-- start --

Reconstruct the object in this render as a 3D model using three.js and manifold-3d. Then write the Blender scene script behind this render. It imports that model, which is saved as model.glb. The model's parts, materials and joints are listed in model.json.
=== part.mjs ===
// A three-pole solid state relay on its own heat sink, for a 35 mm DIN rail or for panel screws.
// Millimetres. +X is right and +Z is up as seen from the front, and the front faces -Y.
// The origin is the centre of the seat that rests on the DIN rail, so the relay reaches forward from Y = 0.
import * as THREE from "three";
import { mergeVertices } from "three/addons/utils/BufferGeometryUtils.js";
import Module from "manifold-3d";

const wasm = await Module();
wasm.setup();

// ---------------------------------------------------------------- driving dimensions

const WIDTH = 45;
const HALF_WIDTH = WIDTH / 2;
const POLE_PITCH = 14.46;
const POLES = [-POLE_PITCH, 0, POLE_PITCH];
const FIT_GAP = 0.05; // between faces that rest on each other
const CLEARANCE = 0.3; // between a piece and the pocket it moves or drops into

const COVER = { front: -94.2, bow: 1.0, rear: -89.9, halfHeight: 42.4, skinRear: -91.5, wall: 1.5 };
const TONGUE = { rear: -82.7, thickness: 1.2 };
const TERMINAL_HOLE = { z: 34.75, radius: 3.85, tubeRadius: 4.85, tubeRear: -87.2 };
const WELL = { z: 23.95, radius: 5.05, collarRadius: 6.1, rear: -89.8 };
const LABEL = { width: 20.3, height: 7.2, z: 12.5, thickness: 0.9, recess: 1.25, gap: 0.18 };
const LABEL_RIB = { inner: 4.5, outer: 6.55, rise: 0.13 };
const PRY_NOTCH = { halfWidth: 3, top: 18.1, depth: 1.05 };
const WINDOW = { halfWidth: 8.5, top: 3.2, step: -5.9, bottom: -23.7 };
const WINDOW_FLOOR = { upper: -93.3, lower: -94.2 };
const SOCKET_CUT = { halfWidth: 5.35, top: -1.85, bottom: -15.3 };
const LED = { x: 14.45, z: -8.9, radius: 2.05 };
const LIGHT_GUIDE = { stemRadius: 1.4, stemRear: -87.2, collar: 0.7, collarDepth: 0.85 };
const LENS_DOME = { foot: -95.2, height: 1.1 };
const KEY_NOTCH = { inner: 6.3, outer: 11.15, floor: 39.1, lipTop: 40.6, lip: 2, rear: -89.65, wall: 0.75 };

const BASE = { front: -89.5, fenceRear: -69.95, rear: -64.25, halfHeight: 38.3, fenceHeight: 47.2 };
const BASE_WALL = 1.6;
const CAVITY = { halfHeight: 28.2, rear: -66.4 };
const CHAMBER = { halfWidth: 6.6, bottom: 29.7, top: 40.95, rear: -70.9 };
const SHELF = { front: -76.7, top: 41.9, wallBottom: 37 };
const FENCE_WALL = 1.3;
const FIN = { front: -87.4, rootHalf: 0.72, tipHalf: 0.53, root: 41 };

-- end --

▸ **Set task**:
Type the whole listing again, unaltered.

▸ **The reply**:
Reconstruct the object in this render as a 3D model using three.js and manifold-3d. Then write the Blender scene script behind this render. It imports that model, which is saved as model.glb. The model's parts, materials and joints are listed in model.json.
=== part.mjs ===
// A three-pole solid state relay on its own heat sink, for a 35 mm DIN rail or for panel screws.
// Millimetres. +X is right and +Z is up as seen from the front, and the front faces -Y.
// The origin is the centre of the seat that rests on the DIN rail, so the relay reaches forward from Y = 0.
import * as THREE from "three";
import { mergeVertices } from "three/addons/utils/BufferGeometryUtils.js";
import Module from "manifold-3d";

const wasm = await Module();
wasm.setup();

// ---------------------------------------------------------------- driving dimensions

const WIDTH = 45;
const HALF_WIDTH = WIDTH / 2;
const POLE_PITCH = 14.46;
const POLES = [-POLE_PITCH, 0, POLE_PITCH];
const FIT_GAP = 0.05; // between faces that rest on each other
const CLEARANCE = 0.3; // between a piece and the pocket it moves or drops into

const COVER = { front: -94.2, bow: 1.0, rear: -89.9, halfHeight: 42.4, skinRear: -91.5, wall: 1.5 };
const TONGUE = { rear: -82.7, thickness: 1.2 };
const TERMINAL_HOLE = { z: 34.75, radius: 3.85, tubeRadius: 4.85, tubeRear: -87.2 };
const WELL = { z: 23.95, radius: 5.05, collarRadius: 6.1, rear: -89.8 };
const LABEL = { width: 20.3, height: 7.2, z: 12.5, thickness: 0.9, recess: 1.25, gap: 0.18 };
const LABEL_RIB = { inner: 4.5, outer: 6.55, rise: 0.13 };
const PRY_NOTCH = { halfWidth: 3, top: 18.1, depth: 1.05 };
const WINDOW = { halfWidth: 8.5, top: 3.2, step: -5.9, bottom: -23.7 };
const WINDOW_FLOOR = { upper: -93.3, lower: -94.2 };
const SOCKET_CUT = { halfWidth: 5.35, top: -1.85, bottom: -15.3 };
const LED = { x: 14.45, z: -8.9, radius: 2.05 };
const LIGHT_GUIDE = { stemRadius: 1.4, stemRear: -87.2, collar: 0.7, collarDepth: 0.85 };
const LENS_DOME = { foot: -95.2, height: 1.1 };
const KEY_NOTCH = { inner: 6.3, outer: 11.15, floor: 39.1, lipTop: 40.6, lip: 2, rear: -89.65, wall: 0.75 };

const BASE = { front: -89.5, fenceRear: -69.95, rear: -64.25, halfHeight: 38.3, fenceHeight: 47.2 };
const BASE_WALL = 1.6;
const CAVITY = { halfHeight: 28.2, rear: -66.4 };
const CHAMBER = { halfWidth: 6.6, bottom: 29.7, top: 40.95, rear: -70.9 };
const SHELF = { front: -76.7, top: 41.9, wallBottom: 37 };
const FENCE_WALL = 1.3;
const FIN = { front: -87.4, rootHalf: 0.72, tipHalf: 0.53, root: 41 };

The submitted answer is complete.